>> start
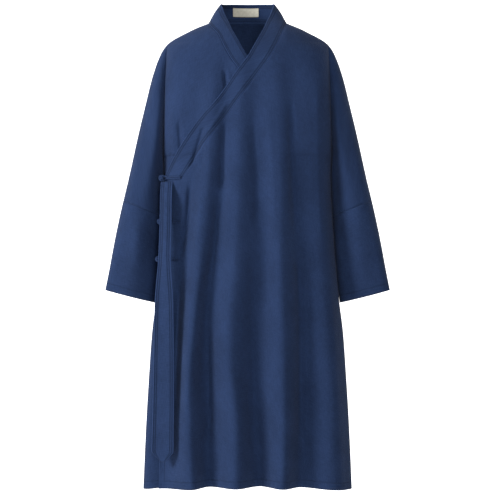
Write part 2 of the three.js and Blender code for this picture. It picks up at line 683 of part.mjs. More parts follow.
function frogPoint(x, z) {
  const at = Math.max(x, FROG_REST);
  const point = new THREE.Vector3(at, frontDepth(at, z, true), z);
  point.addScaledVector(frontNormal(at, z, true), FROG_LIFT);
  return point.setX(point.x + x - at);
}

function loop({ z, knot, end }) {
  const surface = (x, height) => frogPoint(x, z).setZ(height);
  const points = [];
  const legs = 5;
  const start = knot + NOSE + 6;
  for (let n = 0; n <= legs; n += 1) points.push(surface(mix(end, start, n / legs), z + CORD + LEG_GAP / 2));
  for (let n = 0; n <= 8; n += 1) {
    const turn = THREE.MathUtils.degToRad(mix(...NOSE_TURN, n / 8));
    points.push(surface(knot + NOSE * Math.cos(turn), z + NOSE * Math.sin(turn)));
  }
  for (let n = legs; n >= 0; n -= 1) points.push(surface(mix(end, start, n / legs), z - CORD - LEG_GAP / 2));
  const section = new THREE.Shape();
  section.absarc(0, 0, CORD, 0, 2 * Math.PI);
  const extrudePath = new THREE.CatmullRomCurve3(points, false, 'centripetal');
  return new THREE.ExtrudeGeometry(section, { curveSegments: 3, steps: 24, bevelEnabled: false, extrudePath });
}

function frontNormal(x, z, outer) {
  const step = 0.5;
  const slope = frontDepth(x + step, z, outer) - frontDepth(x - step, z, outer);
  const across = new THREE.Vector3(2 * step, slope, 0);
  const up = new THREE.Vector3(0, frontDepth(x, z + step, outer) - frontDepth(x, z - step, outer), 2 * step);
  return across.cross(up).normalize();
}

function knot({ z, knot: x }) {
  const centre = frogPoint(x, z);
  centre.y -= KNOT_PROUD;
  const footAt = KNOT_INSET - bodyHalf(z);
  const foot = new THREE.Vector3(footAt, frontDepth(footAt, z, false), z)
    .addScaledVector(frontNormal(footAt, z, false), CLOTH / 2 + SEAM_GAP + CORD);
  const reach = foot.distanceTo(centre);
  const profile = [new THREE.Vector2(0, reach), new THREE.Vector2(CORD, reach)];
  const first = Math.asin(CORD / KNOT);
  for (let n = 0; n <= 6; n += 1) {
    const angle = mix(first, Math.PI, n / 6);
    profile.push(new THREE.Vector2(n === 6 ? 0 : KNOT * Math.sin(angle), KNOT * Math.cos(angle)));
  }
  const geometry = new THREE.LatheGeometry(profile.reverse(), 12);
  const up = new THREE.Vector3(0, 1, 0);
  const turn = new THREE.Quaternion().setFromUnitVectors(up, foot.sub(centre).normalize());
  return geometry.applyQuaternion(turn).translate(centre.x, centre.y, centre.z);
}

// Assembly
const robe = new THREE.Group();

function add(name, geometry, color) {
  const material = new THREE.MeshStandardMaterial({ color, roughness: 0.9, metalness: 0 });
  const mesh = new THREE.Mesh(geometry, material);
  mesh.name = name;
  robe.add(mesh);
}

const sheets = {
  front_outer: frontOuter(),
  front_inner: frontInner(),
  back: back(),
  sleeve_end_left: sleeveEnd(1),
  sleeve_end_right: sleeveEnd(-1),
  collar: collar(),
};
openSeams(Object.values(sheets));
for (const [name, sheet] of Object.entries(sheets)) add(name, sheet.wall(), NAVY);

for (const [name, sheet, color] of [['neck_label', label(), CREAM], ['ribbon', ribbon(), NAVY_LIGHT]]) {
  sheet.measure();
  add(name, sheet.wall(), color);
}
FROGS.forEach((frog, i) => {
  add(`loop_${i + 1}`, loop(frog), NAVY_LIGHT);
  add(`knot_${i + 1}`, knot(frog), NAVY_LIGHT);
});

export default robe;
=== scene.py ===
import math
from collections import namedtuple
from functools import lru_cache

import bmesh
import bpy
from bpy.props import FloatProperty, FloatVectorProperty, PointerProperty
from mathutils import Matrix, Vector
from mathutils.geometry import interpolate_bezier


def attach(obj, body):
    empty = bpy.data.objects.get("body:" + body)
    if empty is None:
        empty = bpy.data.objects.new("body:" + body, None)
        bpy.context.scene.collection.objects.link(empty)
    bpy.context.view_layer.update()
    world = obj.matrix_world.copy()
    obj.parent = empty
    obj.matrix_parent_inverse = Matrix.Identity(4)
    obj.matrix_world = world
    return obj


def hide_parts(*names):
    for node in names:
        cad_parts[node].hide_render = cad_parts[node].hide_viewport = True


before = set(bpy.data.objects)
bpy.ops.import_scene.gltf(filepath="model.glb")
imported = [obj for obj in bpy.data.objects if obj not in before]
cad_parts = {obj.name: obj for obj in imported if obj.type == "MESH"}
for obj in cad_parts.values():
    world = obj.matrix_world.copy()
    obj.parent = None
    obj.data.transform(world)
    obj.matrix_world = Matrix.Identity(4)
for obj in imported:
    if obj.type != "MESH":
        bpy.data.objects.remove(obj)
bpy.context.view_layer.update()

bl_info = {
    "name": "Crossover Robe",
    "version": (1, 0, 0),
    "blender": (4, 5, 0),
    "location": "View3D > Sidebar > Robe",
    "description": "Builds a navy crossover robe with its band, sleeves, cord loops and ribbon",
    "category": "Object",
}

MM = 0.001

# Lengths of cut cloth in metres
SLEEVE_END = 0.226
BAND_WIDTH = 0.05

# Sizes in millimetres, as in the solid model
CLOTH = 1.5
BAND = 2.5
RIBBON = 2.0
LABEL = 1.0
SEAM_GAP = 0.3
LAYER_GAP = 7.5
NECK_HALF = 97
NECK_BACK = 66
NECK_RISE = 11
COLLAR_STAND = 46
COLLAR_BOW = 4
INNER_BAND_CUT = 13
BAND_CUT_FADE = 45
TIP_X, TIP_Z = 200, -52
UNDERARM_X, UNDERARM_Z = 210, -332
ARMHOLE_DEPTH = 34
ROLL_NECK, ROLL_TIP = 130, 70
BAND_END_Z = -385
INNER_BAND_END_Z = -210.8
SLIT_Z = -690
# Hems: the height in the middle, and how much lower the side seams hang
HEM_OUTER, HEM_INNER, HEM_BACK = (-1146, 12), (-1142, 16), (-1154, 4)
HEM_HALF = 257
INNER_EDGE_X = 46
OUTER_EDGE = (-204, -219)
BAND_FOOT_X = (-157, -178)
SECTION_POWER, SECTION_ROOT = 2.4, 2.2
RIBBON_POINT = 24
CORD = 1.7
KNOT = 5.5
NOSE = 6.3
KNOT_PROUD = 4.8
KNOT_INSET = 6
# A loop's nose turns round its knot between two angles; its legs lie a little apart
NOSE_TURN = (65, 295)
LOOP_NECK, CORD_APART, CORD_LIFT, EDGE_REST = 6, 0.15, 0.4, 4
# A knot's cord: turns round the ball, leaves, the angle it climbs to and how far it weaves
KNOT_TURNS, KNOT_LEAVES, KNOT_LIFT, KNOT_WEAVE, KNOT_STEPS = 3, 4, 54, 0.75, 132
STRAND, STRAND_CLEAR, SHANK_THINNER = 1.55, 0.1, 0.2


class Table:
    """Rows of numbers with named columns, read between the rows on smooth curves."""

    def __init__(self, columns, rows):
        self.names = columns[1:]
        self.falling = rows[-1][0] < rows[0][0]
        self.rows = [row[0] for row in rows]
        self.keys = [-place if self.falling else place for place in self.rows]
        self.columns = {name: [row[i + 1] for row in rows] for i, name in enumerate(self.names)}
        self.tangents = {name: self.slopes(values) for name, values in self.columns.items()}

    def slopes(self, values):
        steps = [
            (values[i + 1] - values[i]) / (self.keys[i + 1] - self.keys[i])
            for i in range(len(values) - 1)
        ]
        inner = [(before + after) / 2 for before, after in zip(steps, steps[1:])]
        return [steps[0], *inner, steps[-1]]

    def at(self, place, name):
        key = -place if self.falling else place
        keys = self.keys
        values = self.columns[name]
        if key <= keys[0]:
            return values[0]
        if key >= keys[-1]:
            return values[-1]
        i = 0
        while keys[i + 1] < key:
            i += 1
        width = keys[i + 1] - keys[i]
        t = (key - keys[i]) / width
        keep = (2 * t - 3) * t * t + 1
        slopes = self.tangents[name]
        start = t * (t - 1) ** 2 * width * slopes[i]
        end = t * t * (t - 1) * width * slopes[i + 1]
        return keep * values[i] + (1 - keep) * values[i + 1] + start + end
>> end
• DIRECTIONS FOR THIS TASK:
Begin with the line containing "for (const [name, sheet, color]", end with the line containing "obj.parent = empty", and repeat every line in that stretch exactly.

• WORKED SOLUTION:
for (const [name, sheet, color] of [['neck_label', label(), CREAM], ['ribbon', ribbon(), NAVY_LIGHT]]) {
  sheet.measure();
  add(name, sheet.wall(), color);
}
FROGS.forEach((frog, i) => {
  add(`loop_${i + 1}`, loop(frog), NAVY_LIGHT);
  add(`knot_${i + 1}`, knot(frog), NAVY_LIGHT);
});

export default robe;
=== scene.py ===
import math
from collections import namedtuple
from functools import lru_cache

import bmesh
import bpy
from bpy.props import FloatProperty, FloatVectorProperty, PointerProperty
from mathutils import Matrix, Vector
from mathutils.geometry import interpolate_bezier


def attach(obj, body):
    empty = bpy.data.objects.get("body:" + body)
    if empty is None:
        empty = bpy.data.objects.new("body:" + body, None)
        bpy.context.scene.collection.objects.link(empty)
    bpy.context.view_layer.update()
    world = obj.matrix_world.copy()
    obj.parent = empty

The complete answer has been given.